While York was imprisoned in 1553, the inhabitants of Whitby, tenants of the lands of Whitby Abbey, took advantage of his imprisonment to bring an action against him in the Court of Requests for excessive raising of their rents. On 24 October the court gave judgment against him. About the same time another action was brought against him in the same court by Avere or Alvered Uvedale, mineral lessee of the Byland Abbey lands, complaining that York had refused to allow the plaintiff to cut down timber for his mines, and had seized a large quantity of lead ore belonging to him. The issue of this case has not been preserved.

==Family==

York married Anne or Anna, daughter of Robert Smyth of London. According to the ‘Visitation of Yorkshire’ of 1563–4, and Glover's ‘Visitation of Yorkshire’ in 1584–5, Lady York afterwards married Robert Paget of London; but according to the ‘Visitation of London’ in 1560 she was the widow of one Pagett when she married York.

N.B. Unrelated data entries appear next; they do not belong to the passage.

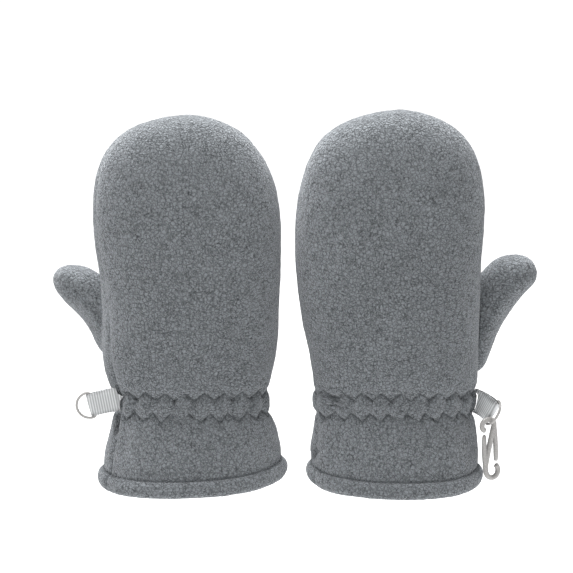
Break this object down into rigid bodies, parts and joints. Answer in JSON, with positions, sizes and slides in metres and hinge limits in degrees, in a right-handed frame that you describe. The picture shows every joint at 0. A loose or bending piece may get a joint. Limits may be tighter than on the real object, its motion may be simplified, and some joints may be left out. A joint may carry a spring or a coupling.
{
  "type": "pair of mittens",
  "caption": "Toddler's fleece mittens, filled out and open at the cuff, with gathered elastic wrists, turned hems, webbing tabs, D-rings and a plastic clip.",
  "frame": {"origin": "midway between the two wrists, at the height of the middle of the wrist elastic, where the wearer's hands hold the pair", "axes": "+Z from the cuffs to the fingertips, +X from the right-hand mitten to the left-hand mitten, backs of the hands facing -Y"},
  "size_m": [0.2034, 0.05, 0.1594],
  "materials": {
    "fleece": "short pile fleece, matt, blue-grey",
    "webbing": "ribbed narrow webbing, pale grey",
    "clear_plastic": "milky, slightly see-through plastic"
  },
  "bodies": {
    "mittens": {"right_back_panel": "fleece", "right_palm_panel": "fleece", "right_thumb_upper": "fleece", "right_thumb_lower": "fleece", "right_tab": "webbing", "left_back_panel": "fleece", "left_palm_panel": "fleece", "left_thumb_upper": "fleece", "left_thumb_lower": "fleece", "left_tab": "webbing"},
    "right_ring_body": {"right_ring": "clear_plastic"},
    "left_ring_body": {"left_ring": "clear_plastic"},
    "clip_body": {"clip": "clear_plastic"}
  },
  "joints": [
    {"name": "right_ring_swing", "type": "hinge", "parent": "mittens", "child": "right_ring_body", "pos_m": [-0.0826, -0.0099, 0.0015], "axis": [-0.2745, -0.0045, 0.9616], "range_deg": [-120, 120]},
    {"name": "left_ring_swing", "type": "hinge", "parent": "mittens", "child": "left_ring_body", "pos_m": [0.0832, -0.008, -0.0016], "axis": [0.5198, -0.1191, 0.846], "range_deg": [-40, 45]},
    {"name": "clip_swing", "type": "hinge", "parent": "left_ring_body", "child": "clip_body", "pos_m": [0.0819, -0.01162, -0.00649], "axis": [0.48, -0.8362, 0.2654], "range_deg": [-8, 65]}
  ]
}
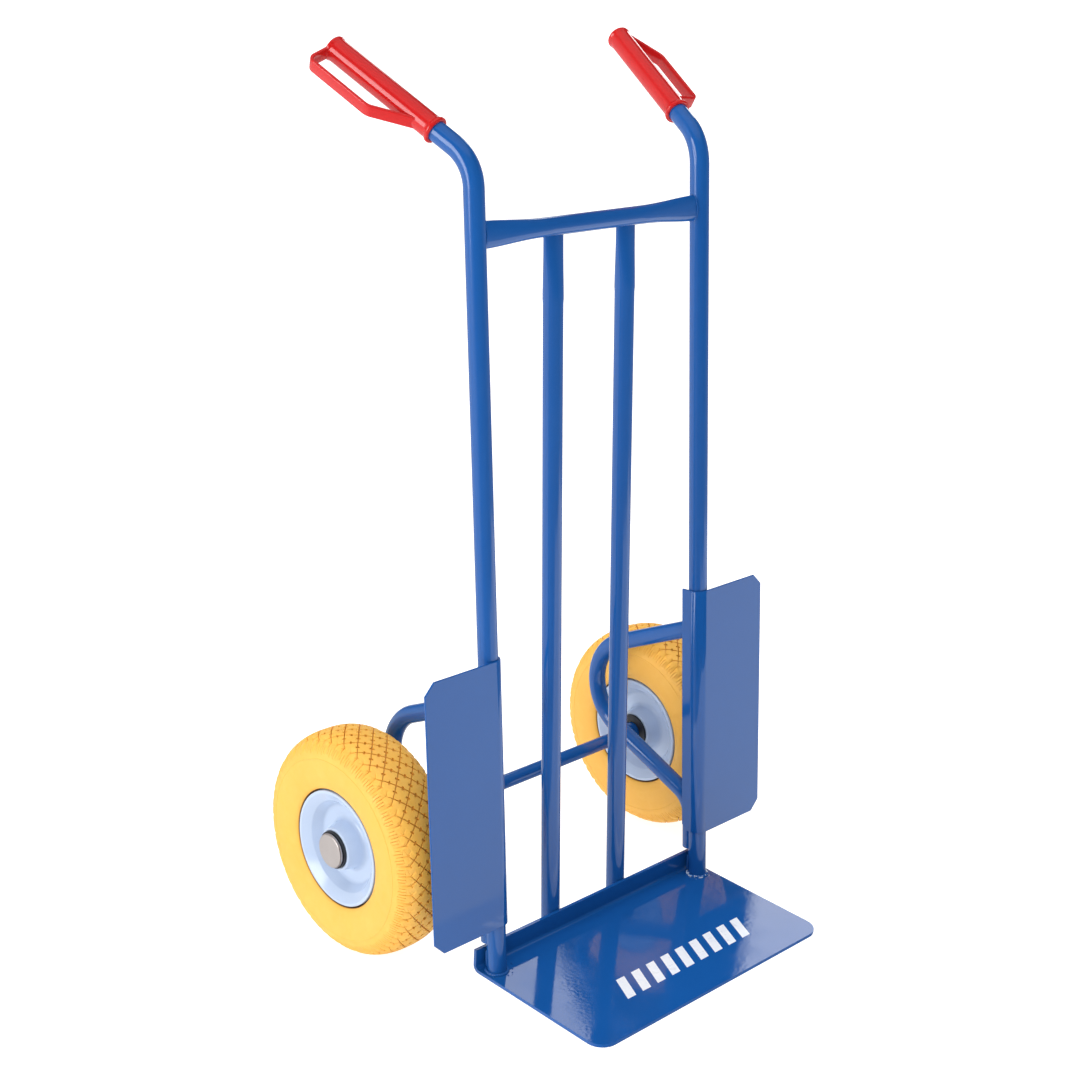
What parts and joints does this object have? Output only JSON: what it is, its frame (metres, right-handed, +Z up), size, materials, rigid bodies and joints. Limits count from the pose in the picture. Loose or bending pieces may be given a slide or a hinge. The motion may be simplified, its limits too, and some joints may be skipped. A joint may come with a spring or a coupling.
{
  "type": "hand truck",
  "caption": "Two-wheeled hand truck: welded tube frame with a folded toe plate, wheel guards, foam tyres on ball bearings and red grips with knuckle guards.",
  "frame": {"origin": "on the floor, under the middle of the whole truck", "axes": "+Z up, the toe plate points to -Y and the handles to +Y, +X runs along the axle"},
  "size_m": [0.5714, 0.462, 0.9934],
  "materials": {
    "frame_paint": "glossy blue powder coat",
    "sheet_paint": "glossy blue powder coat",
    "grip_plastic": "glossy moulded plastic",
    "tyre_foam": "matt yellow polyurethane foam",
    "rim_paint": "glossy pale blue-white paint",
    "holder_plastic": "black moulded plastic",
    "bearing_steel": "ground steel",
    "cap_steel": "satin zinc plate"
  },
  "bodies": {
    "frame": {"left_upright": "frame_paint", "right_upright": "frame_paint", "crossbar": "frame_paint", "left_centre_tube": "frame_paint", "right_centre_tube": "frame_paint", "toe_plate": "sheet_paint", "left_guard": "sheet_paint", "right_guard": "sheet_paint", "left_bracket": "frame_paint", "right_bracket": "frame_paint", "axle": "frame_paint", "left_grip": "grip_plastic", "right_grip": "grip_plastic", "left_bearing_inner_rings": "bearing_steel", "left_spacer_sleeve": "bearing_steel", "left_thrust_washer": "bearing_steel", "left_stop_ring": "frame_paint", "left_hub_cap": "cap_steel", "right_bearing_inner_rings": "bearing_steel", "right_spacer_sleeve": "bearing_steel", "right_thrust_washer": "bearing_steel", "right_stop_ring": "frame_paint", "right_hub_cap": "cap_steel"},
    "left_wheel": {"left_tyre": "tyre_foam", "left_outer_disc": "rim_paint", "left_inner_disc": "rim_paint", "left_rim_band": "rim_paint", "left_hub_tube": "rim_paint", "left_outer_bearing_holder": "holder_plastic", "left_inner_bearing_holder": "holder_plastic", "left_bearing_outer_rings": "bearing_steel", "left_bearing_balls": "bearing_steel"},
    "right_wheel": {"right_tyre": "tyre_foam", "right_outer_disc": "rim_paint", "right_inner_disc": "rim_paint", "right_rim_band": "rim_paint", "right_hub_tube": "rim_paint", "right_outer_bearing_holder": "holder_plastic", "right_inner_bearing_holder": "holder_plastic", "right_bearing_outer_rings": "bearing_steel", "right_bearing_balls": "bearing_steel"}
  },
  "joints": [
    {"name": "left_wheel_spin", "type": "hinge", "parent": "frame", "child": "left_wheel", "pos_m": [-0.24, 0.101, 0.13], "axis": [1, 0, 0], "continuous": true},
    {"name": "right_wheel_spin", "type": "hinge", "parent": "frame", "child": "right_wheel", "pos_m": [0.24, 0.101, 0.13], "axis": [1, 0, 0], "continuous": true}
  ]
}
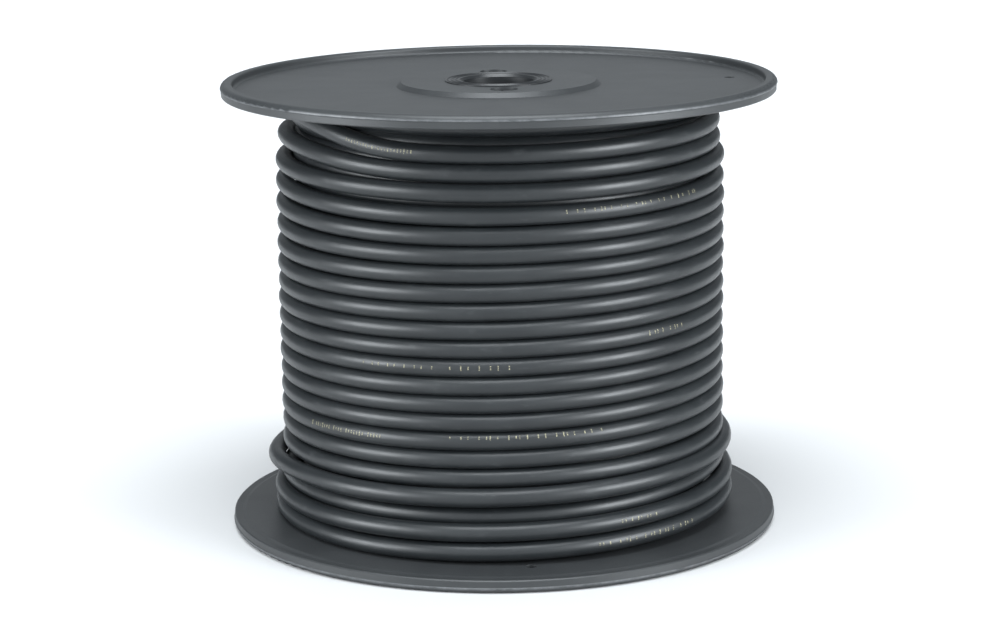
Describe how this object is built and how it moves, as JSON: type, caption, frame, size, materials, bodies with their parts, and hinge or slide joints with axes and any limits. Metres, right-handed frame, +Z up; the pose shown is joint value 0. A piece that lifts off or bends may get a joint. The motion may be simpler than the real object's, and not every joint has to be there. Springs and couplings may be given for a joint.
{
  "type": "wire spool",
  "caption": "Moulded plastic cable reel standing on its flange, wound full of round black flexible cord, with a bushed arbor hole and through-bolted hub.",
  "frame": {"origin": "centre of the lower flange's rim, on the surface the reel stands on", "axes": "+Z up along the arbor axis, -Y the front, where the tie hole of the lower flange is, +X to the right"},
  "size_m": [0.2666, 0.2666, 0.2168],
  "materials": {
    "reel_plastic": "satin moulded black",
    "bush_plastic": "turned, satin black",
    "black_steel": "black oxide",
    "zinc_steel": "zinc plated",
    "cable_jacket": "satin extruded",
    "fibre_filler": "dry fibre",
    "core_black": "glossy",
    "core_white": "glossy",
    "core_green": "glossy",
    "copper_strands": "bright cut copper",
    "tie_nylon": "black nylon"
  },
  "bodies": {
    "root": {"lower_flange": "reel_plastic", "upper_flange": "reel_plastic", "barrel_tube": "reel_plastic", "arbor_tube": "reel_plastic", "lower_arbor_bush": "bush_plastic", "upper_arbor_bush": "bush_plastic", "tie_bolts": "black_steel", "tie_nuts": "black_steel", "head_washers": "zinc_steel", "nut_washers": "zinc_steel", "cable_inner_layers": "cable_jacket", "cable_outer_layers": "cable_jacket", "cable_end_jacket": "cable_jacket", "cable_end_filler": "fibre_filler", "cable_end_core_black": "core_black", "cable_end_core_white": "core_white", "cable_end_core_green": "core_green", "cable_end_conductors": "copper_strands", "cable_end_tie": "tie_nylon"}
  },
  "joints": []
}
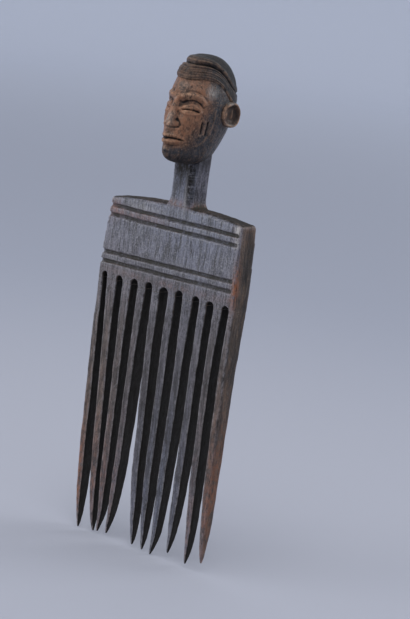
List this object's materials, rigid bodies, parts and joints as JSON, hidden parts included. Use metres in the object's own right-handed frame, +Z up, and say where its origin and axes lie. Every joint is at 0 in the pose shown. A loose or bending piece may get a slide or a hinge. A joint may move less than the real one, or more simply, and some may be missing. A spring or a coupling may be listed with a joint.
{
  "type": "carved hair comb",
  "caption": "Upright carved wooden hair comb: a long-toothed comb with a grooved plate, and a neck and head with banded hair as its handle.",
  "frame": {"origin": "centre of the plate's flat back face, on the plate's centre line", "axes": "+Z up along the comb from the teeth to the head, +Y out of the flat back, the face looks along -Y"},
  "size_m": [0.0594, 0.0308, 0.1706],
  "materials": {
    "plate_wood": "dark hardwood, hand-rubbed, with a dull sheen",
    "teeth_wood": "dark hardwood, polished by use",
    "neck_wood": "dark hardwood with knife marks",
    "head_wood": "dark hardwood worn warm brown on its high places",
    "hair_wood": "dark hardwood with carved ridges",
    "ear_wood": "dark hardwood worn on the rim"
  },
  "bodies": {
    "root": {"coiffure": "hair_wood", "ear_left": "ear_wood", "ear_right": "ear_wood", "head": "head_wood", "neck": "neck_wood", "plate": "plate_wood", "tooth_01": "teeth_wood", "tooth_02": "teeth_wood", "tooth_03": "teeth_wood", "tooth_04": "teeth_wood", "tooth_05": "teeth_wood", "tooth_06": "teeth_wood", "tooth_07": "teeth_wood", "tooth_08": "teeth_wood", "tooth_09": "teeth_wood", "tooth_10": "teeth_wood"}
  },
  "joints": []
}
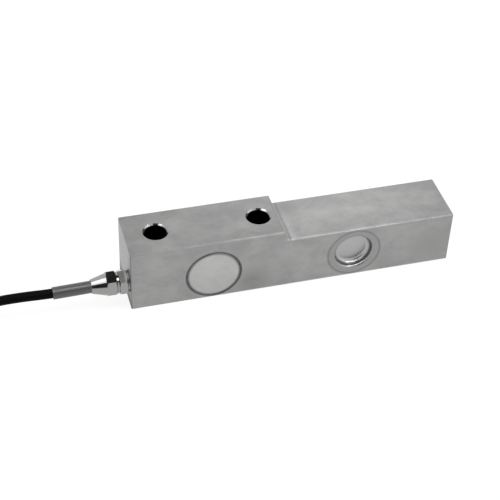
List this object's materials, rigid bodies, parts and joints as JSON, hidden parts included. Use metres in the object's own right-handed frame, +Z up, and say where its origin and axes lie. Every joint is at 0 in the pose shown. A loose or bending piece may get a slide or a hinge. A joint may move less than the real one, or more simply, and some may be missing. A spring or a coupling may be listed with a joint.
{
  "type": "shear beam load cell",
  "caption": "Stepped stainless steel shear beam load cell with a flush round cover, recessed gauge cups, a hex cable gland and its tied cable.",
  "frame": {"origin": "middle of the beam's flat underside", "axes": "+X along the beam from the cable end to the free end, +Y away from the terminal cover, +Z up from the underside"},
  "size_m": [0.4356, 0.0551, 0.0429],
  "materials": {
    "beam_steel": "satin",
    "cover_steel": "satin",
    "cup_steel": "polished",
    "gauge_film": "satin",
    "ribbon_film": "satin",
    "board_green": "satin",
    "solder": "satin",
    "resistor_body": "matte",
    "core_insulation": "satin",
    "seal_rubber": "matte",
    "gland_plate": "polished",
    "washer_brass": "satin",
    "sleeve_grey": "matte",
    "cable_jacket": "satin",
    "tie_fabric": "matte",
    "collar_black": "satin",
    "lead_red": "satin",
    "lead_green": "satin",
    "lead_bare": "satin",
    "lead_white": "satin",
    "lead_black": "satin"
  },
  "bodies": {
    "root": {"beam_body": "beam_steel", "terminal_cover": "cover_steel", "gauge_cup_front": "cup_steel", "gauge_cup_back": "cup_steel", "shear_gauge_front": "gauge_film", "shear_gauge_back": "gauge_film", "gauge_ribbon_front": "ribbon_film", "gauge_ribbon_back": "ribbon_film", "terminal_board": "board_green", "solder_pads": "solder", "trim_resistors": "resistor_body", "cable_cores": "core_insulation", "gland_seal": "seal_rubber", "gland_body": "gland_plate", "gland_nut": "gland_plate", "sealing_grommet": "seal_rubber", "clamp_washer": "washer_brass", "strain_relief_sleeve": "sleeve_grey", "cable_inlet": "cable_jacket", "cable": "cable_jacket", "cable_hank": "cable_jacket", "hank_tie": "tie_fabric", "cable_tail": "cable_jacket", "end_collar": "collar_black", "lead_red": "lead_red", "lead_green": "lead_green", "lead_shield": "lead_bare", "lead_white": "lead_white", "lead_black": "lead_black", "lead_tips": "solder"}
  },
  "joints": []
}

Six of York's sons were still alive when he wrote his will in 1562: Peter, William, Edmund, Rowland, Edward, and Henry. He also left two daughters. He left most of his estates, including his Nidderdale and Wharfedale properties, to his son Peter.

The spelling of the name, both in the signature of his letter to William Cecil, 1st Baron Burghley and in the plea put in by him in his defence against the tenants of Whitby in the court of requests, is York.